Start at the line that has "# Fixing screw's hole, with its lead-in" and stop at the line that has "zip(*points))), Vector(map(max, zip(*points)))". Print those lines and all lines between them exactly, and nothing more.

**DATA SHOWN:**
============
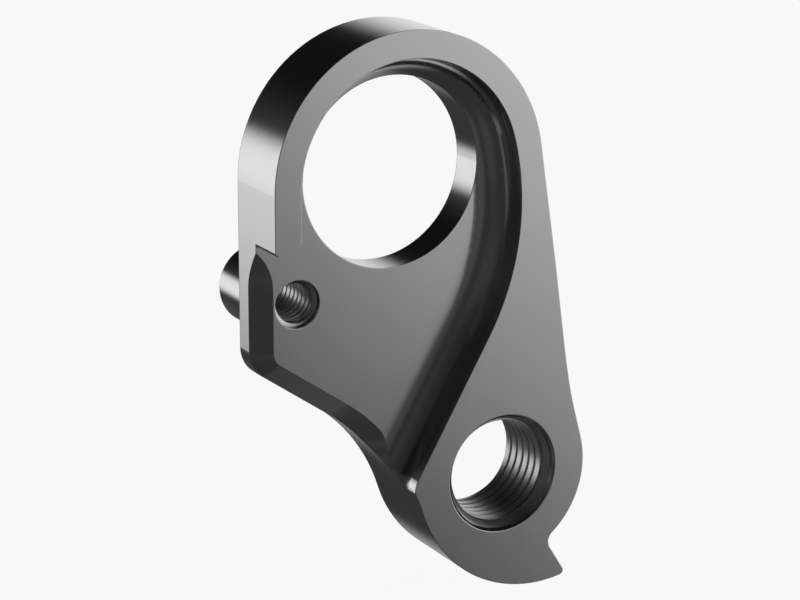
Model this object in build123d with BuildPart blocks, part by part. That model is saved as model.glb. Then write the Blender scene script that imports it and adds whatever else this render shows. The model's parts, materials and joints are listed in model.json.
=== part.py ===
from build123d import *
from math import atan2, cos, degrees, radians, sin, tan
import os

# Bicycle derailleur hanger, machined from one aluminium block, in millimetres.
# The origin is on the wheel-axle line, in the face that seats against the frame.
# X points from the axle towards the lobe, Z is up, and the outer side faces -Y.
# Plans are drawn on XZ planes, and each height is measured from the seat towards -Y.

# Ring round the wheel axle
axle_bore_r = 8.1
ring_r = 12.35
plate_t = 6.9

# Lobe for the derailleur's mounting bolt, M10 x 1, and the pad behind it
thread_x = 8.93
thread_z = -26.54
thread_r = 5.0
thread_lead_in = 0.225
thread_run_out = 0.7
lobe_r = 8.05
lobe_pad_t = 1.3
shoulder_r = 21.8

# Heel under the lobe, which ends in the stop for the derailleur's adjusting screw
heel_x = 12.45
heel_z = -25.3
heel_r = 11.83
stop_bearing = 284.5
stop_lean = 122
stop_tip_r = 0.4
stop_notch_r = 1.0

# Rear flank, a straight neck above the lobe and then a free curve up to the ring
neck_lean = 15
neck_run = 2.9
waist_x = 15.0
waist_z = -16.8
hip_x = 14.0
hip_z = -9.8
flank_lean = 8.2

# Front edge and foot of the thin plate, and the hollow between foot and heel
foot_z = -15.58
foot_slope = 34.6
foot_r = 2.8
hollow_r = 16.0

# Coved recess in the outer side, with its wall round the ring and down the web
floor_t = 3.25
recess_r = 10.0
cove_r = 2.5
web_wall_r = 22.2
web_wall_top = 14.6
web_wall_end = 30
wall_corner_r = 2.0

# Raised lip down the front edge, and the round cutter mark where the cove stops on it
lip_end_z = -4.2
lip_end_slope = 19
lip_inner_r = 0.7
lip_outer_r = 0.3
cove_end_r = 2.0

# Chamfer on the thin plate's edge, cut by two round noses
plate_chamfer = 1.5
upper_nose_r = 4.38
upper_nose_z = -8.69
lower_nose_r = 2.78
lower_nose_bearing = 42.7

# Locating pin on the seat side, and the hole for the M4 fixing screw through it
screw_x = -8.66
screw_z = -10.16
screw_r = 2.0
screw_lead_in = 0.05
pin_r = 3.45
pin_l = 4.65
pin_edge = 0.2

# How far a cutting tool runs past the faces that it opens, and turns away from them
over = 1.0
way_out_turn = 10


def heading(angle):
    """Unit vector at an angle from the X axis of a plan."""
    return Vector(cos(radians(angle)), sin(radians(angle)))


def bearing(centre, point):
    """Angle of a point of the plan seen from a centre, from 0 to 360."""
    return degrees(atan2(point.Y - centre.Y, point.X - centre.X)) % 360


def nearest(shapes, point):
    """The vertex or edge that lies closest to a point."""
    return shapes.sort_by_distance(point)[0]


def rounds(edges, radius):
    """The circular edges of one radius."""
    circles = edges.filter_by(GeomType.CIRCLE)
    return circles.filter_by(lambda edge: abs(edge.radius - radius) < 1e-6)


axle = Vector(0, 0)
thread = Vector(thread_x, thread_z)
heel = Vector(heel_x, heel_z)
screw = Vector(screw_x, screw_z)
foot = Vector(-ring_r, foot_z)
cove_end = Vector(-recess_r, -cove_end_r)
recess_depth = plate_t - floor_t

# Outline, from the rear of the ring over its top and round by the foot and the heel
with BuildSketch(Plane.XZ) as outline:
    with BuildLine():
        crown = CenterArc(axle, ring_r, flank_lean, 180 - flank_lean)
        Line(crown @ 1, foot)
        heel_circle = CenterArc(heel, heel_r, 0, 360, mode=Mode.PRIVATE)
        sole = IntersectingLine(foot, heading(-foot_slope), heel_circle)
        heel_start = bearing(heel, sole @ 1)
        heel_arc = CenterArc(heel, heel_r, heel_start, stop_bearing - heel_start)
        lobe_circle = CenterArc(thread, lobe_r, 0, 360, mode=Mode.PRIVATE)
        stop = IntersectingLine(heel_arc @ 1, heading(stop_lean), lobe_circle)
        lobe_start = bearing(thread, stop @ 1) - 360
        lobe_arc = CenterArc(thread, lobe_r, lobe_start, neck_lean - lobe_start)
        neck = PolarLine(lobe_arc @ 1, neck_run, 90 + neck_lean)
        Spline(
            neck @ 1,
            (waist_x, waist_z),
            (hip_x, hip_z),
            crown @ 0,
            tangents=(neck % 1, crown % 0),
        )
    make_face()
    fillet(nearest(outline.vertices(), foot), foot_r)
    fillet(nearest(outline.vertices(), sole @ 1), hollow_r)
    fillet(nearest(outline.vertices(), heel_arc @ 1), stop_tip_r)
    fillet(nearest(outline.vertices(), stop @ 1), stop_notch_r)

hollow_arc = rounds(outline.sketch_local.edges(), hollow_r)[0]
hollow = hollow_arc.arc_center

# Plan of the coved part of the recess, with its wall round the ring and down the web
with BuildSketch(Plane.XZ.offset(floor_t)) as cove_plan:
    with BuildLine():
        ring_wall = CenterArc(axle, recess_r, web_wall_top, 180 - web_wall_top)
        web_wall = CenterArc(
            axle - heading(web_wall_top) * (web_wall_r - recess_r),
            web_wall_r,
            -web_wall_end,
            web_wall_end + web_wall_top,
        )
        wall = IntersectingLine(web_wall @ 0, -(web_wall % 0), hollow_arc)
        wall_foot = wall @ 1
        way_out = bearing(hollow, wall_foot) - 90 - way_out_turn
        exit_line = PolarLine(wall_foot, 2 * cove_r, way_out)
        low_front = exit_line @ 1 - Vector(4 * cove_r, 0)
        Polyline(exit_line @ 1, low_front, (0, cove_end.Y), cove_end, ring_wall @ 1)
    make_face()
    fillet(nearest(cove_plan.vertices(), wall_foot), wall_corner_r)

# Ball-edged tool that cuts the coved part
with BuildPart() as cove_tool:
    extrude(cove_plan.sketch, amount=recess_depth + over)
    tip_edges = cove_tool.faces().sort_by(Axis.Y)[-1].edges()
    wall_middle = Plane.XZ.offset(floor_t).from_local_coords(wall @ 0.5)
    fillet(nearest(tip_edges, wall_middle), cove_r)

# Plan of the flat part of the recess, which ends the lip and runs out at the front
lip_end = Vector(-recess_r, lip_end_z)
lip_run = (ring_r - recess_r) * tan(radians(lip_end_slope))
lip_way_out = lip_end + heading(180 + lip_end_slope) * 2 * (ring_r - recess_r)
flat_rear = wall_foot - Vector(1.5 * cove_r, 0)
with BuildSketch(Plane.XZ.offset(floor_t)) as flat_plan:
    with BuildLine():
        Polyline(
            (-recess_r, 0),
            lip_end,
            lip_way_out,
            (lip_way_out.X, low_front.Y),
            (flat_rear.X, low_front.Y),
            flat_rear,
            axle,
            close=True,
        )
    make_face()
    fillet(nearest(flat_plan.vertices(), lip_end), lip_inner_r)
    fillet(nearest(flat_plan.vertices(), Vector(-recess_r, 0)), cove_end_r)

# Tool for the chamfer: its plan is what lies outside the inset outline
upper_nose = Vector(-ring_r + plate_chamfer - upper_nose_r, upper_nose_z)
lower_nose_way = heading(lower_nose_bearing)
lower_nose = hollow + lower_nose_way * (hollow_r + plate_chamfer - lower_nose_r)
low_z = lower_nose.Y - 2 * lower_nose_r
with BuildSketch() as inset:
    add(outline.sketch_local)
    offset(amount=-plate_chamfer, kind=Kind.ARC)
with BuildPart() as chamfer_tool:
    with BuildSketch(Plane.XZ.offset(floor_t - plate_chamfer)):
        with BuildLine():
            Polyline(
                upper_nose,
                (screw_x, upper_nose_z),
                lower_nose + lower_nose_way * 2 * lower_nose_r,
                lower_nose,
                (lower_nose.X, low_z),
                (upper_nose.X, low_z),
                close=True,
            )
        make_face()
        with Locations(upper_nose):
            Circle(upper_nose_r)
        with Locations(lower_nose):
            Circle(lower_nose_r)
        add(inset.sketch_local, mode=Mode.SUBTRACT)
    extrude(amount=plate_chamfer + over)
    tip_edges = chamfer_tool.faces().sort_by(Axis.Y)[-1].edges()
    front_run = Vector(-ring_r + plate_chamfer, 0, (upper_nose_z + foot_z) / 2)
    chamfer(nearest(tip_edges, front_run), plate_chamfer)

with BuildPart() as hanger:
    # Body at full thickness
    extrude(outline.sketch, amount=plate_t)

    # Recess, and the lip's outer corner
    add(cove_tool.part, mode=Mode.SUBTRACT)
    extrude(flat_plan.sketch, amount=recess_depth + over, mode=Mode.SUBTRACT)
    lip_corner = Vector(-ring_r, -plate_t, lip_end_z - lip_run)
    fillet(nearest(hanger.edges().filter_by(Axis.Y), lip_corner), lip_outer_r)

    # Chamfer on the thin plate's edge, whose lower nose runs out up the cove
    add(chamfer_tool.part, mode=Mode.SUBTRACT)
    with BuildSketch(Plane.XZ.offset(floor_t)):
        with Locations(lower_nose):
            Circle(lower_nose_r)
    extrude(amount=over, taper=-45, mode=Mode.SUBTRACT)

    # Pad behind the lobe, with the shoulder that fits round the frame's dropout
    with BuildSketch(Plane.XZ):
        add(outline.sketch_local)
        Circle(shoulder_r, mode=Mode.SUBTRACT)
    extrude(amount=-lobe_pad_t)

    # Locating pin
    with BuildSketch(Plane.XZ):
        with Locations(screw):
            Circle(pin_r)
    extrude(amount=-pin_l)
    chamfer(hanger.faces().sort_by(Axis.Y)[-1].edges(), pin_edge)

    # Axle bore, and the derailleur bolt's hole with its lead-in and run-out
    with BuildSketch(Plane.XZ.offset(plate_t)):
        Circle(axle_bore_r)
        with Locations(thread):
            Circle(thread_r)
    extrude(amount=-plate_t - lobe_pad_t, mode=Mode.SUBTRACT)
    thread_rims = rounds(hanger.edges(), thread_r).sort_by(Axis.Y)
    chamfer(thread_rims[0], thread_lead_in)
    chamfer(thread_rims[-1], thread_run_out)

    # Fixing screw's hole, with its lead-in
    with BuildSketch(Plane.XZ.offset(floor_t)):
        with Locations(screw):
            Circle(screw_r)
    extrude(amount=-floor_t - pin_l, mode=Mode.SUBTRACT)
    screw_mouth = Plane.XZ.offset(floor_t).from_local_coords(screw)
    chamfer(nearest(rounds(hanger.edges(), screw_r), screw_mouth), screw_lead_in)

hanger.part.label = "hanger"
os.makedirs("parts", exist_ok=True)
export_step(hanger.part, "parts/hanger.step")
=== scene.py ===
import json
from math import cos, radians

import bpy
import bmesh
from mathutils import Matrix, Quaternion, Vector


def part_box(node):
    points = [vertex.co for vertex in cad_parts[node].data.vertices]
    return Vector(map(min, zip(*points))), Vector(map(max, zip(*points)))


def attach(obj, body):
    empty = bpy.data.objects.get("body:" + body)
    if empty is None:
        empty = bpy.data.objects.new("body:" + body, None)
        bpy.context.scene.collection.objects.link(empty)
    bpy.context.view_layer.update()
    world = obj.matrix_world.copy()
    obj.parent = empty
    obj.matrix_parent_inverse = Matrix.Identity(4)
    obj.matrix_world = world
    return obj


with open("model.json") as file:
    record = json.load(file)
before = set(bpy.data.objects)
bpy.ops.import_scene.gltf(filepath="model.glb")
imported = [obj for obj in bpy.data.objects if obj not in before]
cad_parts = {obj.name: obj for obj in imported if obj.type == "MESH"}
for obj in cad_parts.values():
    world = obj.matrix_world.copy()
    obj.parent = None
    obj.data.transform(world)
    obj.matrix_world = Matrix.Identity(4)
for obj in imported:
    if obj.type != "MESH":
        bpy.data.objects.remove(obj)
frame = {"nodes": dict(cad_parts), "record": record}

bl_info = {
    "name": "Derailleur hanger",
    "version": (1, 0, 0),
    "blender": (4, 5, 0),
    "location": "3D View > Sidebar > Hanger",
    "description":
        "Finishes a derailleur hanger: its satin metal, its two threads and a plain studio",
    "category": "Object",
}

MM = 0.001
MOUNTS = {mount["name"]: mount for mount in frame["record"]["mounts"]}
BOLT_HOLE = MOUNTS["derailleur_thread"]
SCREW_HOLE = MOUNTS["fixing_thread"]
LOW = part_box("hanger")[0]

# Blasted surface: width of the slow clouds, and the grain's share beside them
CLOUD_SIZE = 5 * MM
GRAIN_SHARE = 0.6

# Cut threads: their grain height and edge break, as shares of the faces' own
THREAD_GRAIN_SHARE = 0.5
THREAD_EDGE_SHARE = 0.6

# Thread ridges: widths of the crest and the foot, in pitches
CREST_WIDTH = 0.68
FOOT_WIDTH = 0.92
# How deep the foot sits in the hole's wall
BURIED = 0.02 * MM
# Share of its thickness that a ridge keeps where it is pressed into the wall
THIN = 0.05
# Cuts in each side of the profile, and steps in a turn
PROFILE_CUTS = 3
BOLT_THREAD_STEPS = 96
SCREW_THREAD_STEPS = 64
# Edges sharper than this are shaded sharp
SHARP_EDGE = radians(14)

# Floor: its radius, and its gap under the hanger
FLOOR_RADIUS = 3.0
FLOOR_GAP = 0.02 * MM

# Heights in the room, as the Z of a direction, between which the fill gets weaker
ROOM_LOW = 0.15
ROOM_HIGH = 0.45


# Sizes and colours

class MetalSettings(bpy.types.PropertyGroup):
    """Satin aluminium, bead blasted before its threads were cut"""
    colour: bpy.props.FloatVectorProperty(
        name="Colour", description="Colour of the metal's reflection",
        default=(0.43, 0.43, 0.437), subtype="COLOR", min=0, max=1)
    roughness: bpy.props.FloatProperty(
        name="Roughness", description="Middle roughness of the satin surface",
        default=0.17, subtype="FACTOR", min=0, max=1)
    roughness_spread: bpy.props.FloatProperty(
        name="Roughness spread", description="How far the roughness wanders over the surface",
        default=0.03, subtype="FACTOR", min=0, max=1)
    tone_spread: bpy.props.FloatProperty(
        name="Tone spread", description="How far the colour wanders over the surface",
        default=0.05, subtype="FACTOR", min=0, max=1)
    grain_size: bpy.props.FloatProperty(
        name="Grain size", description="Width of one pit of the blasted surface",
        default=0.16 * MM, subtype="DISTANCE", unit="LENGTH", min=0.01 * MM, precision=6)
    grain_height: bpy.props.FloatProperty(
        name="Grain height", description="Depth of the pits of the blasted surface",
        default=0.0009 * MM, subtype="DISTANCE", unit="LENGTH", min=0, precision=7)
    thread_colour: bpy.props.FloatVectorProperty(
        name="Thread colour", description="Colour of the reflection of the freshly cut threads",
        default=(0.53, 0.53, 0.538), subtype="COLOR", min=0, max=1)
    thread_roughness: bpy.props.FloatProperty(
        name="Thread roughness", description="Middle roughness of the freshly cut threads",
        default=0.36, subtype="FACTOR", min=0, max=1)
    edge_break: bpy.props.FloatProperty(
        name="Edge break", description="Radius to which the blasting rounds each sharp edge",
        default=0.09 * MM, subtype="DISTANCE", unit="LENGTH", min=0, precision=6)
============
**TASK RESPONSE:**
    # Fixing screw's hole, with its lead-in
    with BuildSketch(Plane.XZ.offset(floor_t)):
        with Locations(screw):
            Circle(screw_r)
    extrude(amount=-floor_t - pin_l, mode=Mode.SUBTRACT)
    screw_mouth = Plane.XZ.offset(floor_t).from_local_coords(screw)
    chamfer(nearest(rounds(hanger.edges(), screw_r), screw_mouth), screw_lead_in)

hanger.part.label = "hanger"
os.makedirs("parts", exist_ok=True)
export_step(hanger.part, "parts/hanger.step")
=== scene.py ===
import json
from math import cos, radians

import bpy
import bmesh
from mathutils import Matrix, Quaternion, Vector


def part_box(node):
    points = [vertex.co for vertex in cad_parts[node].data.vertices]
    return Vector(map(min, zip(*points))), Vector(map(max, zip(*points)))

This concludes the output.